* [PROBLEM DESCRIPTION] Extract exactly those lines that lie between the start of the material and the line with "guide_angles = -TURN", including both boundary lines and no others.

* [EXCERPTED DATA]
***

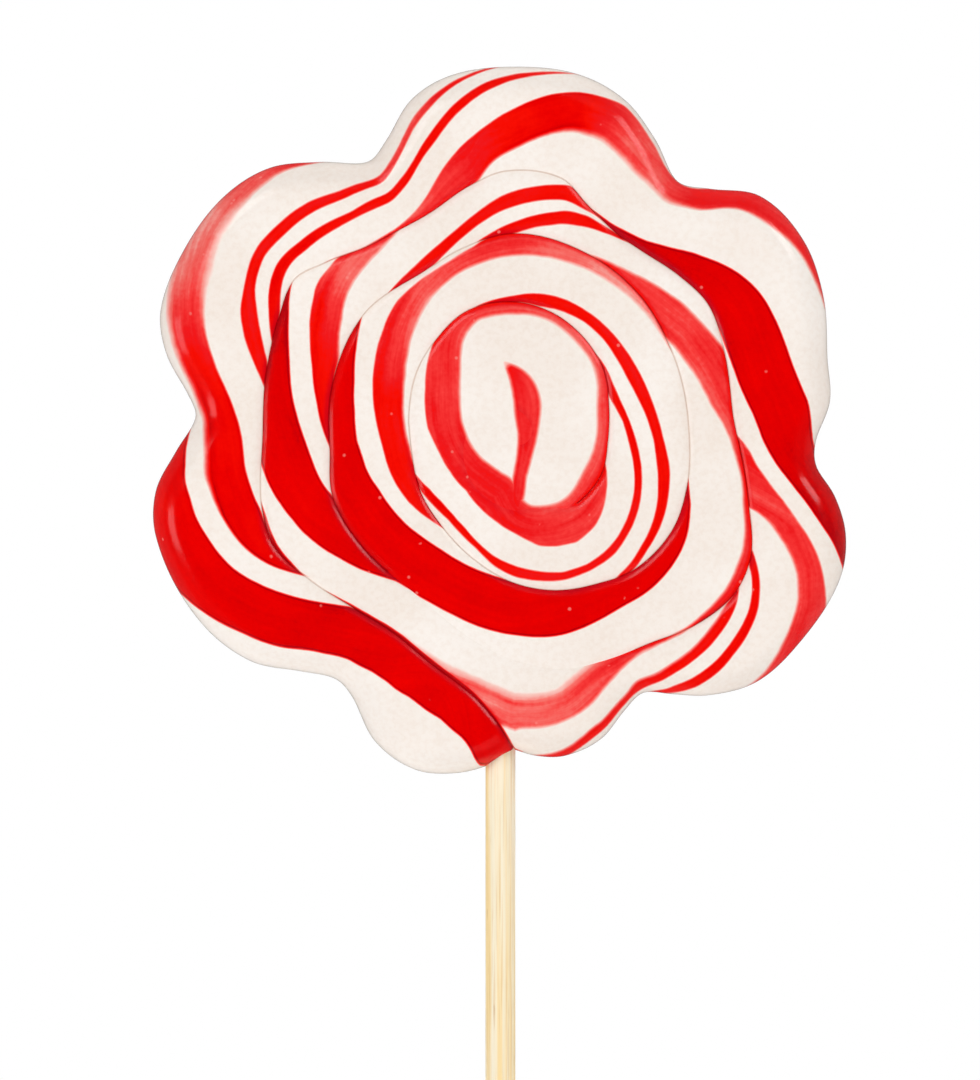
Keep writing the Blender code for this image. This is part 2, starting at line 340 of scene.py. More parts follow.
# %% [markdown]
# ## The coil
#
# The head's shape follows a rule, so Geometry Nodes make it. A plain grid is the rope rolled out:
# its long side runs along the rope and its short side across it. Each point of the grid is then
# laid between two points of the guide curve, the one on the rope's inner side and the one a turn
# before it, on its outer side. So the grid's lines follow the rope, and so will the stripes.
#
# The height is a matter of distances: the edge is a quarter ellipse round the outline, each crease
# is a soft groove, and each turn is a little crowned between its creases. The rows are set closer
# near the creases and the rim, where the surface bends most. In the very middle the grid's cells
# shrink to nothing, so the points of the last quarter of a millimetre are drawn into one.

# %% The guide curve that the grid is laid on
STEPS_PER_TURN = 480
GUIDE_TURNS = (ROPE_END + 2 * TURN) / TURN
guide_angles = -TURN + np.arange(int(GUIDE_TURNS * STEPS_PER_TURN) + 1) * TURN / STEPS_PER_TURN


def guide_mesh():
    """The outline, the crease and the rope's end as one run of edges, with the crease's strength."""
    radius = seam_radius(guide_angles) * MM
    radius[guide_angles >= ROPE_END] = 0.0
    flat = on_face(guide_angles, radius)
    points = np.column_stack((flat, np.zeros(len(flat))))
    edges = [(index, index + 1) for index in range(len(points) - 1)]
    mesh = bpy.data.meshes.new("guide")
    mesh.from_pydata(points.tolist(), edges, [])
    firm = mesh.attributes.new("firm", "FLOAT", "POINT")
    firm.data.foreach_set("value", np.interp(guide_angles, *columns(CREASE_STRENGTH)))
    return mesh


guide = guide_mesh()
print("guide:", len(guide.vertices), "points")

# %% Rounded edges and grooves
ON_THE_LINE = 0.0001


def quarter_ellipse(inwards):
    """Height over a line, from nothing on it to one where inwards is one."""
    outwards = 1.0 - inwards.at_most(1.0)
    return (1.0 - outwards * outwards) ** 0.5


def rounded(distance, reach):
    """Nothing at a line and one at the rounding's reach. Points all but on the line count as on it."""
    return quarter_ellipse((distance - ON_THE_LINE * MM).at_least(0.0) / reach)


def groove(distance, reach):
    """One on the line, falling softly to nothing at its reach."""
    fall = (1.0 - distance / reach).at_least(0.0)
    return fall * fall


def crowded_at_ends(bench, part):
    """Even parts from 0 to 1, moved closer together near both ends."""
    return 0.5 - bench.math("COSINE", part * math.pi) * 0.5


# %% Measure from the guide
def run_of_guide(bench, wires, start_turn, end_turn):
    """The guide's edges between two turns, as a mesh of its own."""
    index = bench.lay("GeometryNodeInputIndex")
    steps = wires["Steps per turn"]
    picked = index.below(steps * end_turn)
    if start_turn:
        picked = picked - index.below(steps * start_turn)
    values = {"Geometry": wires["Geometry"], "Selection": picked}
    return bench.lay("GeometryNodeSeparateGeometry", {"domain": "EDGE"}, values)


def nearest_distance(bench, line, place):
    values = {"Geometry": line, "Source Position": place}
    return bench.lay("GeometryNodeProximity", {"target_element": "EDGES"}, values, "Distance")


def sampled(bench, kind, shape, value, index):
    """A value of a shape's point with a given number."""
    values = {"Geometry": shape, "Value": value, "Index": index}
    return bench.lay("GeometryNodeSampleIndex", {"data_type": kind}, values)


def firmness(bench, crease, place):
    """The strength of the crease at its point nearest to a place."""
    firm = bench.lay("GeometryNodeInputNamedAttribute", {"data_type": "FLOAT"}, {"Name": "firm"})
    near = bench.lay("GeometryNodeSampleNearest", None, {"Geometry": crease, "Sample Position": place})
    return sampled(bench, "FLOAT", crease, firm, near)


# %% One face of the head
ROPE_TURNS = 5
MIDDLE_RADIUS = 0.25
# mm added to the gap where the crease fades out, so that the finish paints no crease shade there
FAINT_GAP = 4.0


def rolled_out(bench, steps, cells):
    """The rope as a flat grid. Gives it, and each point's step along it and share across it."""
    run = steps * ROPE_TURNS
    sheet = bench.lay("GeometryNodeMeshGrid", None, {
        "Size X": 1.0, "Size Y": 1.0, "Vertices X": run + 1.0, "Vertices Y": cells + 1.0,
    })
    along, aside, _ = bench.split(bench.lay("GeometryNodeInputPosition"))
    step = bench.math("ROUND", (along + 0.5) * run)
    return sheet, step, crowded_at_ends(bench, aside + 0.5)


def laid_rope(bench, wires, lines, side):
    """One face of the head: the rolled-out rope laid along the guide, at its heights."""
    outline, crease = lines
    steps = wires["Steps per turn"]
    sheet, step, share = rolled_out(bench, steps, wires[f"{side} cells"])
    guide_place = bench.lay("GeometryNodeInputPosition")
    inner, outer = (
        sampled(bench, "FLOAT_VECTOR", wires["Geometry"], guide_place, index)
        for index in (step + steps, step)
    )
    place = bench.mix_vector(share, inner, outer)
    from_crease = nearest_distance(bench, crease, place)
    from_outline = nearest_distance(bench, outline, place)
    strength = firmness(bench, crease, place)
    rise = rounded(from_outline, wires[f"{side} edge"])
    sunk = groove(from_crease, wires[f"{side} crease reach"]) * wires[f"{side} crease depth"]
    waist = wires["Waist height"]
    if side == "Front":
        sunk = sunk + groove(from_crease, wires["Crown reach"]) * wires["Crown depth"]
        height = waist + rise * (wires["Thickness"] - waist - sunk * strength)
    else:
        height = waist - rise * (waist - sunk * strength)
    for name, value, domain in (
        ("turned", step * TURN / steps, "CORNER"),
        ("share", share, "CORNER"),
        ("seam_gap", from_crease / MM + (1.0 - strength) * FAINT_GAP, "POINT"),
        ("rim_gap", from_outline / MM, "POINT"),
    ):
        values = {"Geometry": sheet, "Name": name, "Value": value}
        settings = {"data_type": "FLOAT", "domain": domain}
        sheet = bench.lay("GeometryNodeStoreNamedAttribute", settings, values)
    x, y, _ = bench.split(place)
    kept = 1.0 - (x * x + y * y).below((MIDDLE_RADIUS * MM) ** 2)
    laid = bench.lay("GeometryNodeSetPosition", None, {
        "Geometry": sheet, "Position": bench.join(x * kept, y * kept, height),
    })
    if side == "Front":
        return laid
    return bench.lay("GeometryNodeFlipFaces", None, {"Mesh": laid})


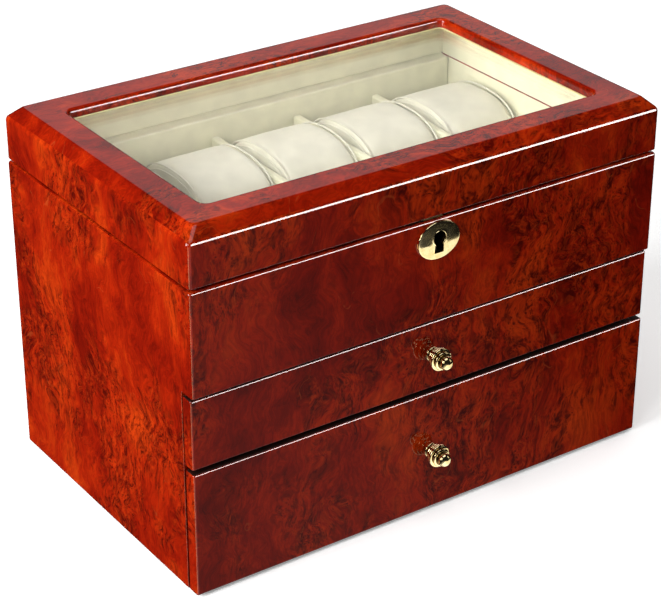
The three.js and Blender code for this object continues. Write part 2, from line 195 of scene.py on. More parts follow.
def lathe(name, profile, steps=40):
    """Turns (radius, height) points round +Z. The profile starts and ends on the axis."""
    verts, faces = [], []
    rows = []
    for radius, height in profile:
        if radius < 1e-9:
            rows.append([len(verts)])
            verts.append((0, 0, height))
            continue
        rows.append(list(range(len(verts), len(verts) + steps)))
        verts += [(radius * math.cos(TURN * i / steps), radius * math.sin(TURN * i / steps), height)
                  for i in range(steps)]
    for low, high in zip(rows, rows[1:]):
        for i in range(steps):
            j = (i + 1) % steps
            quad = [low[i % len(low)], low[j % len(low)], high[j % len(high)], high[i % len(high)]]
            faces.append(tuple(dict.fromkeys(quad)))
    return outward(from_data(name, verts, faces))


def tube(name, path, radius, side, steps=8):
    """A closed tube round a closed path; side is the path plane's normal."""
    side = Vector(side).normalized()
    rings = []
    for i, point in enumerate(path):
        along = (path[(i + 1) % len(path)] - path[i - 1]).normalized()
        out = along.cross(side).normalized()
        rings.append([point + radius * (math.cos(a) * out + math.sin(a) * side)
                      for a in (TURN * k / steps for k in range(steps))])
    return loft(name, rings, closed=True)


def join(name, objects):
    """One object from several, keeping each one's materials."""
    bm = bmesh.new()
    materials = []
    for obj in objects:
        start = len(bm.faces)
        bm.from_mesh(obj.data)
        bm.faces.ensure_lookup_table()
        slots = [m for m in obj.data.materials] or [None]
        for m in slots:
            if m not in materials:
                materials.append(m)
        for face in bm.faces[start:]:
            face.material_index = materials.index(slots[min(face.material_index, len(slots) - 1)])
    for obj in objects:
        bpy.data.objects.remove(obj)
    joined = from_bmesh(name, bm)
    for m in materials:
        joined.data.materials.append(m)
    return joined


# ---------------------------------------------------------------- materials

class Graph:
    """Builds the nodes of a material, or of the world."""

    def __init__(self, name, owner=None):
        self.owner = owner or bpy.data.materials.new(name)
        self.owner.use_nodes = True
        self.tree = self.owner.node_tree
        self.tree.nodes.clear()
        self.output = self.tree.nodes.new("ShaderNodeOutputWorld" if owner else "ShaderNodeOutputMaterial")

    def node(self, kind, inputs=(), **settings):
        made = self.tree.nodes.new("ShaderNode" + kind)
        for key, value in settings.items():
            setattr(made, key, value)
        for key, value in dict(inputs).items():
            if isinstance(value, bpy.types.NodeSocket):
                self.tree.links.new(value, made.inputs[key])
            else:
                made.inputs[key].default_value = value
        return made

    def coords(self):
        return self.node("TexCoord").outputs["Object"]

    def grain_coords(self, axes, offset):
        """Object coordinates reordered as along the grain, across it and through the sheet."""
        parts = self.node("SeparateXYZ", {0: self.coords()}).outputs
        chosen = {place: parts["XYZ".index(axis)] for place, axis in enumerate(axes)}
        order = self.node("CombineXYZ", chosen).outputs[0]
        return self.node("Mapping", {"Vector": order, "Location": offset}).outputs[0]

    def scaled(self, vector, scale):
        return self.node("Mapping", {"Vector": vector, "Scale": scale}).outputs[0]

    def pushed(self, vector, scale, reach):
        """Moves a vector about by noise."""
        drift = self.noise(vector, scale, 2.0, 0.5).outputs["Color"]
        centred = self.node("VectorMath", {0: drift, 1: (0.5, 0.5, 0.5)}, operation="SUBTRACT").outputs[0]
        push = self.node("VectorMath", {0: centred, "Scale": reach}, operation="SCALE").outputs[0]
        return self.node("VectorMath", {0: vector, 1: push}, operation="ADD").outputs[0]

    def cells(self, vector, scale):
        return self.node("TexVoronoi", {"Vector": vector, "Scale": scale}).outputs["Distance"]

    def grey(self, value):
        return self.node("CombineColor", {0: value, 1: value, 2: value}).outputs[0]

    def noise(self, vector, scale, detail=3.0, roughness=0.5, distortion=0.0):
        return self.node("TexNoise", {"Vector": vector, "Scale": scale, "Detail": detail,
                                      "Roughness": roughness, "Distortion": distortion})

    def math(self, operation, a, b=0.0):
        return self.node("Math", {0: a, 1: b}, operation=operation).outputs[0]

    def remap(self, value, low, high, to_low=0.0, to_high=1.0):
        return self.node("MapRange", {"Value": value, "From Min": low, "From Max": high, "To Min": to_low,
                                      "To Max": to_high}, interpolation_type="SMOOTHSTEP").outputs[0]

    def ramp(self, value, stops):
        made = self.node("ValToRGB", {0: value})
        elements = made.color_ramp.elements
        elements[0].position, elements[0].color = stops[0][0], (*stops[0][1], 1)
        elements[1].position, elements[1].color = stops[-1][0], (*stops[-1][1], 1)
        for place, colour in stops[1:-1]:
            elements.new(place).color = (*colour, 1)
        return made.outputs[0]

    def mix(self, factor, a, b, blend="MIX"):
        made = self.node("Mix", {0: factor, 6: a, 7: b}, data_type="RGBA", blend_type=blend)
        return made.outputs[2]

    def bump(self, height, strength, distance):
        return self.node("Bump", {"Height": height, "Strength": strength, "Distance": distance}).outputs[0]

    def principled(self, **inputs):
        names = {key.replace("_", " "): value for key, value in inputs.items()}
        shader = self.node("BsdfPrincipled", names)
        self.tree.links.new(shader.outputs[0], self.output.inputs[0])
        return self.owner


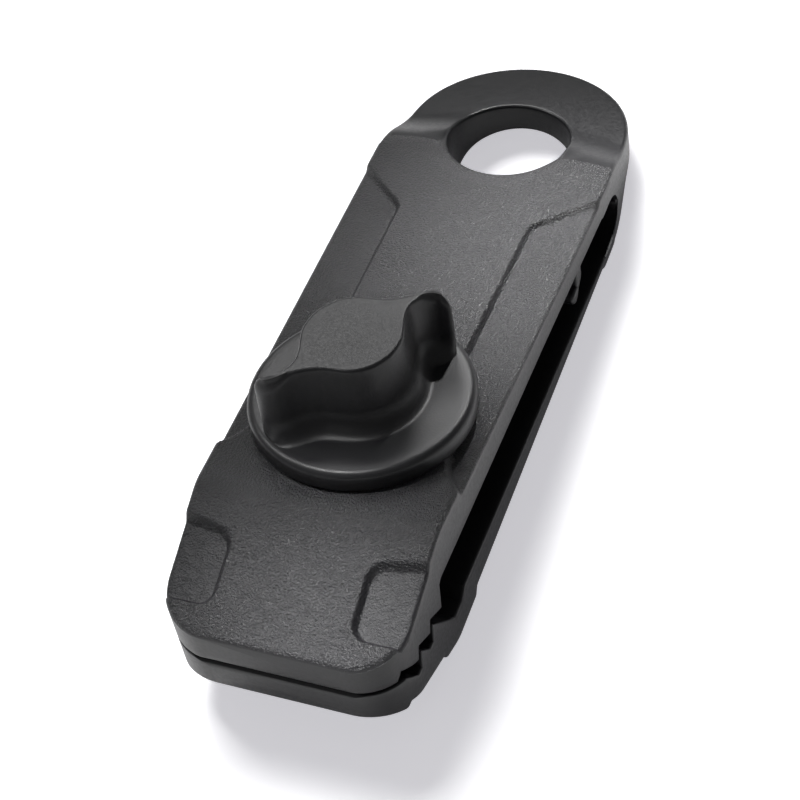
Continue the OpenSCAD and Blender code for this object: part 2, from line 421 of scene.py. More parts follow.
@dataclass(frozen=True)
class MouldedFinish:
    """Black moulded plastic with a spark-eroded or satin skin."""

    name: str
    colour: tuple[float, float, float] = (0.014, 0.0138, 0.0155)
    roughness: float = 0.5
    roughness_spread: float = 0.06
    grain_mm: float = 0.35
    grain_depth_mm: float = 0.02
    leather_mm: float = 0.0
    leather_depth_mm: float = 0.0
    mottle: float = 0.15
    mottle_mm: float = 9.0
    mottle_detail: float = 3.0
    mottle_rough: float = 0.6
    grain_detail: float = 2.0
    grain_rough: float = 0.65
    specular: float = 0.5

    def material(self) -> bpy.types.Material:
        """Builds the finish as shader nodes on Object coordinates."""
        mat = bpy.data.materials.new(self.name)
        mat.use_nodes = True
        tree = mat.node_tree
        place = add_node(tree, "TexCoord").outputs["Object"]

        def noise(size_mm: float, detail: float, rough: float) -> bpy.types.NodeSocket:
            """Value of a noise texture with spots of a size in millimetres."""
            scale = 1 / (size_mm * MM)
            node = add_node(
                tree, "TexNoise", Vector=place, Scale=scale, Detail=detail, Roughness=rough
            )
            return node.outputs["Fac"]

        def ramp(value: bpy.types.NodeSocket, low: float, high: float) -> bpy.types.NodeSocket:
            """Noise value spread out from low to high."""
            start, end = NOISE_SPAN
            node = add_node(
                tree, "MapRange", Value=value, From_Min=start, From_Max=end, To_Min=low, To_Max=high
            )
            return node.outputs["Result"]

        tint = add_node(tree, "Mix")
        tint.data_type = "RGBA"
        dark, pale = (
            (*(c * (1 + change) for c in self.colour), 1) for change in (-self.mottle, self.mottle)
        )
        cloud = noise(self.mottle_mm, self.mottle_detail, self.mottle_rough)
        wire(tree, tint, A=dark, B=pale, Factor=ramp(cloud, 0.0, 1.0))
        fine = noise(self.grain_mm, self.grain_detail, self.grain_rough)
        spread = self.roughness_spread
        skin = add_node(
            tree, "Bump", Strength=1.0, Distance=self.grain_depth_mm * MM, Height=fine
        ).outputs["Normal"]
        if self.leather_depth_mm:
            cells = add_node(tree, "TexVoronoi", Vector=place, Scale=1 / (self.leather_mm * MM))
            cells.feature = "SMOOTH_F1"
            height, depth = cells.outputs["Distance"], self.leather_depth_mm * MM
            skin = add_node(
                tree, "Bump", Strength=1.0, Distance=depth, Height=height, Normal=skin
            ).outputs["Normal"]
        wire(
            tree,
            tree.nodes["Principled BSDF"],
            Specular_IOR_Level=self.specular,
            Base_Color=tint.outputs["Result"],
            Roughness=ramp(fine, self.roughness - spread, self.roughness + spread),
            Normal=skin,
        )
        return mat


@dataclass(frozen=True)
class SteelFinish:
    """Bright zinc-plated steel with a faint drawn grain."""

    name: str = "zinc_steel_finish"
    colour: tuple[float, float, float] = (0.62, 0.63, 0.64)
    rough_low: float = 0.22
    rough_high: float = 0.42
    grain_mm: float = 0.12
    grain_detail: float = 3.0
    grain_depth_mm: float = 0.01
    grain_strength: float = 0.6

    def material(self) -> bpy.types.Material:
        """Builds the finish as shader nodes on Object coordinates."""
        mat = bpy.data.materials.new(self.name)
        mat.use_nodes = True
        tree = mat.node_tree
        place = add_node(tree, "TexCoord").outputs["Object"]
        scale = 1 / (self.grain_mm * MM)
        drawn = add_node(
            tree, "TexNoise", Vector=place, Scale=scale, Detail=self.grain_detail
        ).outputs["Fac"]
        spread = add_node(
            tree, "MapRange", Value=drawn, To_Min=self.rough_low, To_Max=self.rough_high
        )
        depth = self.grain_depth_mm * MM
        skin = add_node(tree, "Bump", Strength=self.grain_strength, Distance=depth, Height=drawn)
        wire(
            tree,
            tree.nodes["Principled BSDF"],
            Metallic=1.0,
            Base_Color=(*self.colour, 1),
            Roughness=spread.outputs["Result"],
            Normal=skin.outputs["Normal"],
        )
        return mat


GRAIN = MouldedFinish(
    "moulding_grain", roughness=0.4, roughness_spread=0.12, grain_mm=0.3, grain_depth_mm=0.3
)
SATIN = MouldedFinish(
    "moulding_satin", roughness=0.34, grain_mm=0.5, grain_depth_mm=0.008, mottle=0.1
)
PAD = MouldedFinish(
    "moulding_pad",
    roughness=0.42,
    grain_mm=0.25,
    grain_depth_mm=0.14,
    leather_mm=0.8,
    leather_depth_mm=0.1,
    specular=0.3,
)
INSIDE = MouldedFinish(
    "moulding_inside", roughness=0.34, grain_mm=0.6, grain_depth_mm=0.008, specular=0.25
)
KNOB = MouldedFinish(
    "knob_satin", roughness=0.4, grain_mm=0.3, grain_depth_mm=0.014, mottle=0.1, specular=0.42
)
STEEL = SteelFinish()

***

* [RESPONSE TO THE EXERCISE]
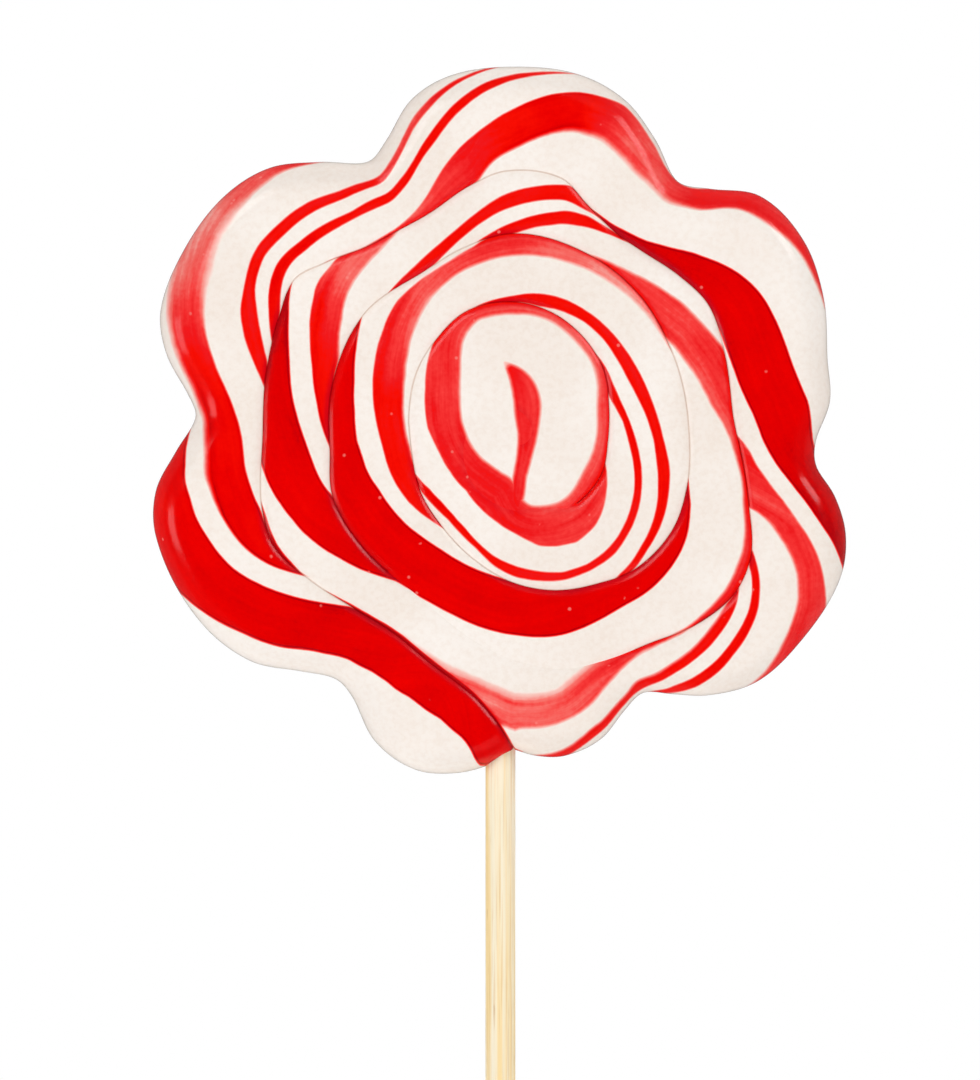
Keep writing the Blender code for this image. This is part 2, starting at line 340 of scene.py. More parts follow.
# %% [markdown]
# ## The coil
#
# The head's shape follows a rule, so Geometry Nodes make it. A plain grid is the rope rolled out:
# its long side runs along the rope and its short side across it. Each point of the grid is then
# laid between two points of the guide curve, the one on the rope's inner side and the one a turn
# before it, on its outer side. So the grid's lines follow the rope, and so will the stripes.
#
# The height is a matter of distances: the edge is a quarter ellipse round the outline, each crease
# is a soft groove, and each turn is a little crowned between its creases. The rows are set closer
# near the creases and the rim, where the surface bends most. In the very middle the grid's cells
# shrink to nothing, so the points of the last quarter of a millimetre are drawn into one.

# %% The guide curve that the grid is laid on
STEPS_PER_TURN = 480
GUIDE_TURNS = (ROPE_END + 2 * TURN) / TURN
guide_angles = -TURN + np.arange(int(GUIDE_TURNS * STEPS_PER_TURN) + 1) * TURN / STEPS_PER_TURN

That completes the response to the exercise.